I am trying to read the InputStream of a large blob from an Azure container and store it in another cloud storage of my own.
For small files, it is working perfectly. But for large blobs (around 3GB), the Azure connection is getting timed out after few minutes.
I have also tried setting all the timeout values to maximum.

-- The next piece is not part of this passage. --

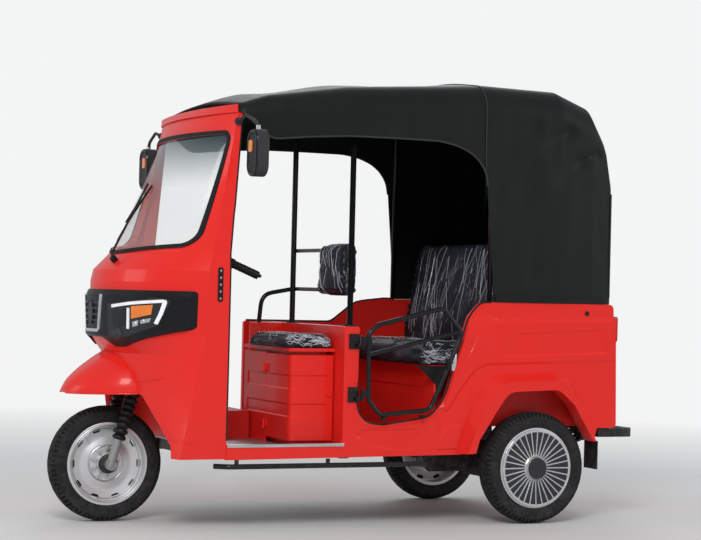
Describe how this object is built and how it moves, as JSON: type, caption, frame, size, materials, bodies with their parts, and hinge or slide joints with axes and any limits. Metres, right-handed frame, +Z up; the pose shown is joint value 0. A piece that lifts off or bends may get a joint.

It didn't help either.
Code snippet:
HttpClient httpClient = new NettyAsyncHttpClientBuilder();
.readTimeout(Duration.ofDays(365))
.responseTimeout(Duration.ofDays(365))
.connectTimeout(Duration.ofDays(365)).build();
RequestRetryOptions retryOptions = new RequestRetryOptions(
RetryPolicyType.EXPONENTIAL,
3,
Duration.ofSeconds(30),
null,
null,
null
);
HttpPipelinePolicy timeoutPolicy = new TimeoutPolicy(Duration.ofDays(365));
HttpClientOptions httpclientoptions = new HttpClientOptions()
.readTimeout(Duration.ofDays(365))
.responseTimeout(Duration.ofDays(365))
.setConnectionIdleTimeout(Duration.ofDays(365))
.setConnectTimeout(Duration.ofDays(365))
.setWriteTimeout(Duration.ofDays(365));
// Building the Azure Client
BlobServiceClient azureClient = new BlobServiceClientBuilder()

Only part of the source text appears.